As far as my Rome review goes, I think I was just doing my job. I made it pretty clear that I am quite an admirer of Hughes, and loved his The Shock of the New. But the chapters of Rome that cover the ancient world (the bit I really know about) are so riddled with dreadful errors -- howler after howler -- that I had to speak up. The point of a review, after all, is that an informed critic should give an honest, professional evaluation of the . Many other books on the Hatchet shortlist are poetry or fiction, and there the nature of that evaluation is rather different. But in the case of Rome, it was facts pure and simple... mixing up BCE and CE, wrong dates, wrong names, all tumbling out one after the other...

I have never met Hughes, but if I were to have the pleasure, I would say just what I wrote to his face. And that has always been the ethical touchstone of a review. If you couldn't say it to the author, then it's a skewering, so don't.

But what gave my review an extra edge was that so many other reviewers showered it with praise. How could that have been? One awful possibility is that they did see a lot of errors but decided to cover them up, either because they were being dishonestly nice to Hughes, or because they thought that errors dont matter too much in a popular book (if so, I think I find the latter motive even worse than the former... it's even more important to be right in a popular than a specialist book). The other equally ghastly possibility is that they didn't themselves see the errors . . . which just shows how much you need a few classicists around, otherwise any old rubbish will get spouted about the ancient world and no-one will even get warned.
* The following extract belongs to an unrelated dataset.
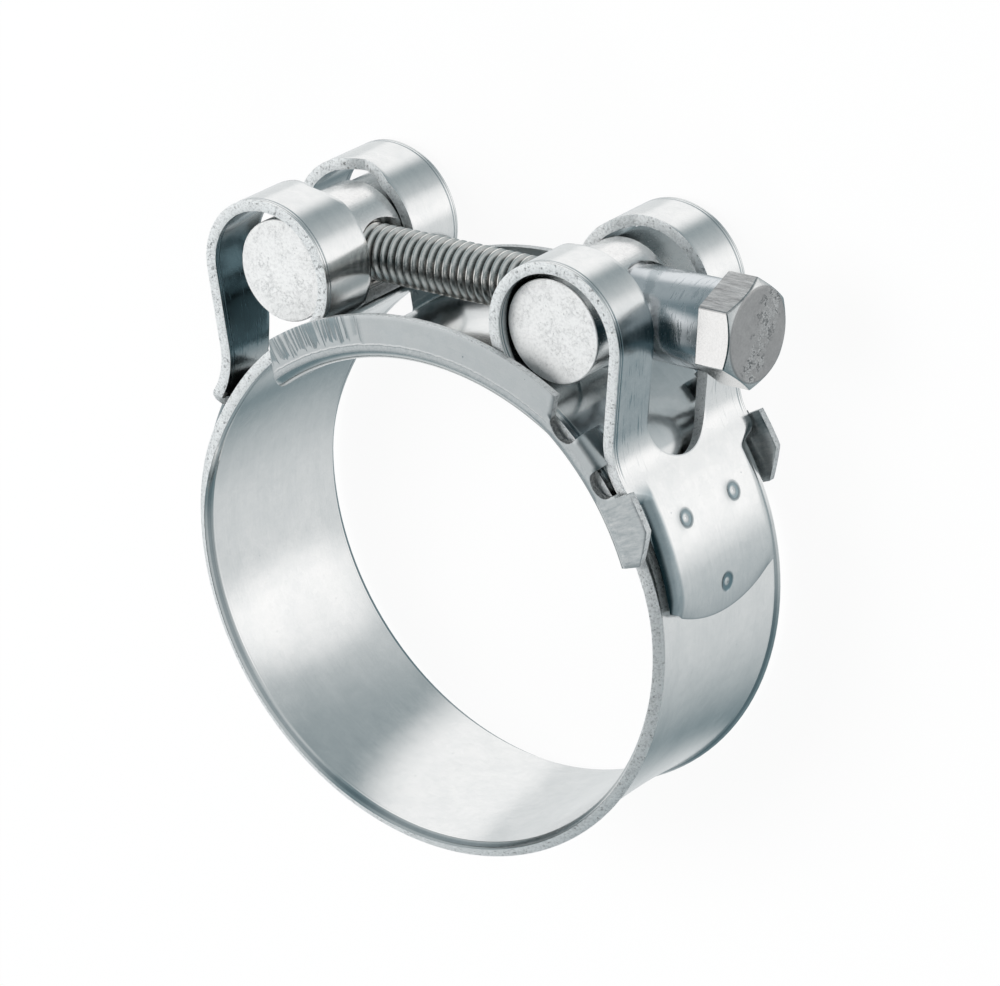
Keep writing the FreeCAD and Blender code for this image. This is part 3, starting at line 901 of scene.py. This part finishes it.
def on_bridge(s):
    """Point of the floor's middle surface and its outward direction."""
    soft = 0.8
    fixed_turn = TAIL + s / FLOOR
    free_turn = free_start + (s - HINGE_S) / FREE
    share = eased(s, HINGE_S - soft, HINGE_S + soft)
    turn = fixed_turn + (free_turn - fixed_turn) * share
    if s < HINGE_S:
        point = around((0, 0), FLOOR, fixed_turn)
    else:
        point = around(free_centre, FREE, free_turn)
    return point, around((0, 0), 1.0, turn)


# %% Columns and rows of the bridge
FLOOR_ROWS, FOLD_ROWS, LOW_ROWS, HIGH_ROWS, ROLL_ROWS, REACH_ROWS = 10, 6, 4, 6, 5, 3
NOTCH_COLUMNS = 14
fold_row = FLOOR_ROWS + FOLD_ROWS
notch_row = fold_row + LOW_ROWS
top_row = notch_row + HIGH_ROWS
roll_row = top_row + ROLL_ROWS
BRIDGE_ROWS = roll_row + REACH_ROWS


def notch_steps(middle):
    """Columns through a notch, closest together at its sides."""
    turns = [math.pi * (i + 1) / NOTCH_COLUMNS for i in range(NOTCH_COLUMNS)]
    return [middle - NOTCH_HALF * math.cos(turn) for turn in turns]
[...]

If reviewing doesn't act as a gate-keeper of sorts, the success of a book will come down only to the size of its publicity budget and the enthusiasm of its publishers' tweets. Hence the prize.

Anyway, I'm not expecting to win (there's some rapier like stuff on the short list). But the prize is unusually attractive: a year's supply of potted shrimps. The whole thing, you see, is run by the reviews website Omnivore, and shrimps are omnivores.